Although the lawyer contends the trial court should have applied the contrasting Ohio law, we need not decide whether the ethics rules of Virginia or Ohio apply, because the lawyer’s claim would fail under the rules of either jurisdiction. Despite the fact that an intermediate court in Ohio once recognized the common law retaining lien for lawyers, it appears the Ohio Rules of Professional Conduct, which subsequently were adopted by the Ohio Supreme Court, have displaced the retaining lien by obligating an attorney to turn over files to the client upon termination of the representation.

In any event, attorneys in Ohio and elsewhere are prohibited from asserting retaining liens when doing so would cause foreseeable prejudice to the client. By the lawyer’s own admission, the documents he provided to the receiver, including maps and navigational charts, saved Recovery Limited in excess of $600,000 in its efforts to relocate the wreck.

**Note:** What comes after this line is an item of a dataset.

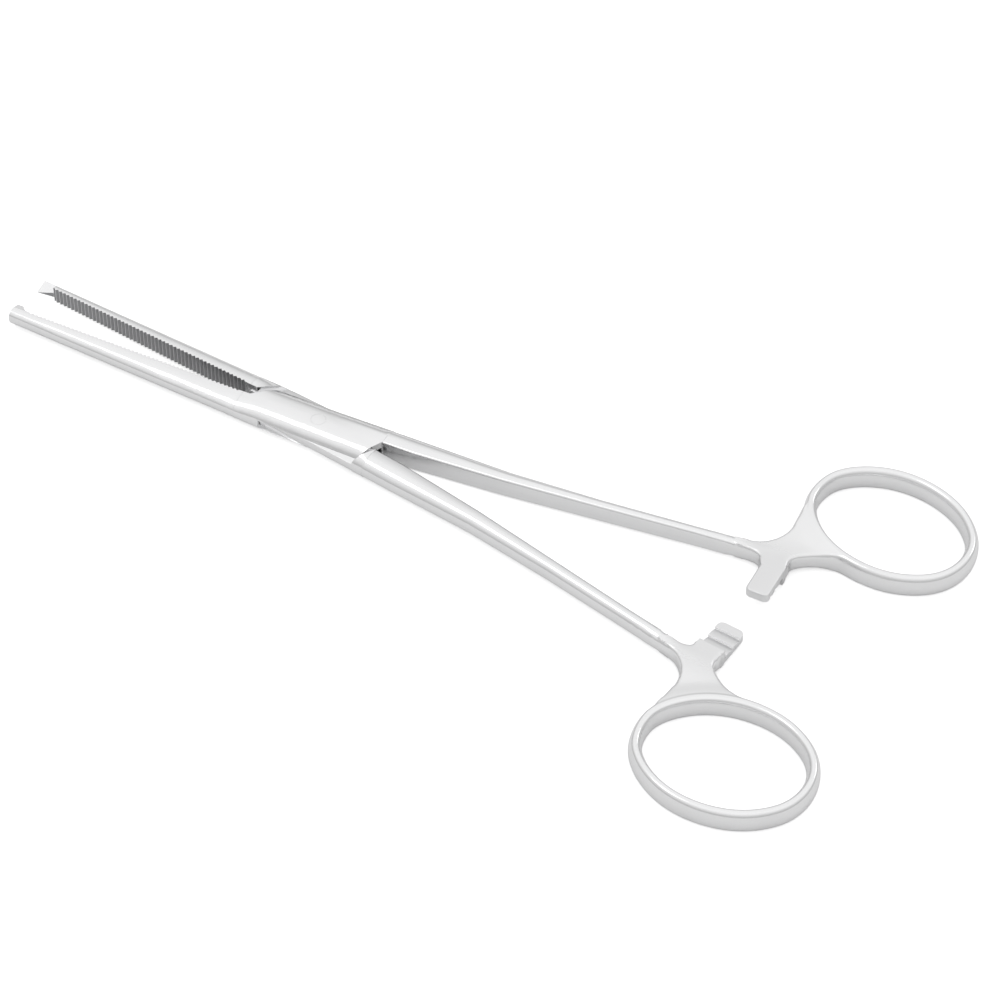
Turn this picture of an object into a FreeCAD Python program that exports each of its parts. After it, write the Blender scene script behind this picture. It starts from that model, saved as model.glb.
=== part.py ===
import FreeCAD, Part
import math
import os

# Overall size and frame
PIVOT_HEIGHT = 2.5
PHOTO_HALF_OPENING = 3.3
HALF_HEIGHT_BOX = 2.5
LEVEL_PLAY = 0.000001

# Jaws
JAW_TIP = -71.3
MALE_JAW_TIP = -71.1
JAW_ROOT = -17.0
FACE_UPPER = 0.45
FACE_LOWER = 0.0
FACE_STOCK = 0.45
JAW_OUTER_TIP = 2.2
JAW_OUTER_ROOT = 4.55
JAW_HALF_HEIGHT_TIP = 1.72
JAW_HALF_HEIGHT_ROOT = 2.38
JAW_BACK_SHARE = 0.8
JAW_EDGE = 0.18

# Serrations across the jaw faces
SERRATION_COUNT = 52
SERRATION_PITCH = 0.955
SERRATION_DEPTH = 0.34
SERRATION_LAND = 0.14
SERRATION_END = -18.4

# One tooth closing between two
TOOTH_HALF_ANGLE = 23.0
MALE_TOOTH_REACH = 0.85
MALE_TOOTH_LENGTH = 3.3
FEMALE_TOOTH_REACH = 1.5
FEMALE_TOOTH_LENGTH = 3.0
NOTCH_FLOOR = 1.85
NOTCH_LENGTH = 3.3
TOOTH_FLANK = 0.3
TOOTH_OVERSHOOT = 0.2
FEMALE_CREST = ((0.0, -0.9), (0.75, 0.0), (1.7, -0.65))

# Box lock
BOX_END = 14.2
BOX_PROUD = 0.05
BOX_WAIST = -9.0
BOX_MIDDLE = 2.0
JOIN = 0.5
BOX_BACK_ROUND = 3.2
SHOULDER_LEFT = (-15.6, -10.3)
SHOULDER_RIGHT = (13.95, 11.4)
SHOULDER_SPAN = 5.0
SHOULDER_GAP = 0.2
CENTRE_GAP = 0.2
TONGUE_THICKNESS = 1.8
TONGUE_PLAY = 0.05
TONGUE_RADIUS = 12.0
SLOT_PLAY = 0.2
REACH = 9.0

# Pivot pin
PIN_RADIUS = 1.5
PIN_RUNNING_FIT = 0.03

# Right side of the ratchet arm, where the whole handle hangs
ARM_RIGHT = 97.5

# Shank, one row for each station: position, centre, half width, half height
SHANK_START_INNER = 0.25
SHANK_OUTER_LEFT = 4.7
SHANK_OUTER_MIDDLE = 5.0
SHANK_OUTER_RIGHT = 5.4
SHANK = (
    (20.7, 3.05, 2.55, 2.35),
    (39.8, 4.16, 1.86, 2.20),
    (59.0, 6.21, 1.48, 2.05),
    (ARM_RIGHT - 19.3, 8.59, 1.36, 2.00),
    (ARM_RIGHT - 4.0, 10.45, 1.50, 2.00),
)
SHANK_BACK_SHARE = 0.62
SHANK_EDGE_START = 0.3
SHANK_EDGE_END = 0.75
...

The lawyer also contends his return of documents stored in the portion of property he leased to a related entity, EZRA, which owed him rent, was voluntary because he, not his clients, owned the documents. This claim fails for four reasons: 1) the lawyer points to no Ohio law that would have entitled him to engage in self-help repossession of the property upon default of his tenant, and he has made no claim that he repossessed the property through judicial proceedings; 2) he conceded the documents stored at the property were not his, but rather his clients’; 3) he acquiesced in the receiver’s demand for the company files and said they were client-owned files; and 4) any ownership of the files through EZRA’s abandonment of them would not overcome the lawyer’s overarching ethical duty to return the files.

The fact that the lawyer now raises a competing claim against his former clients for his own salvage award, based on having “voluntarily” returned client files, raises a disquieting question. Nonetheless, we affirm dismissal of the lawyer’s verified statement of claim.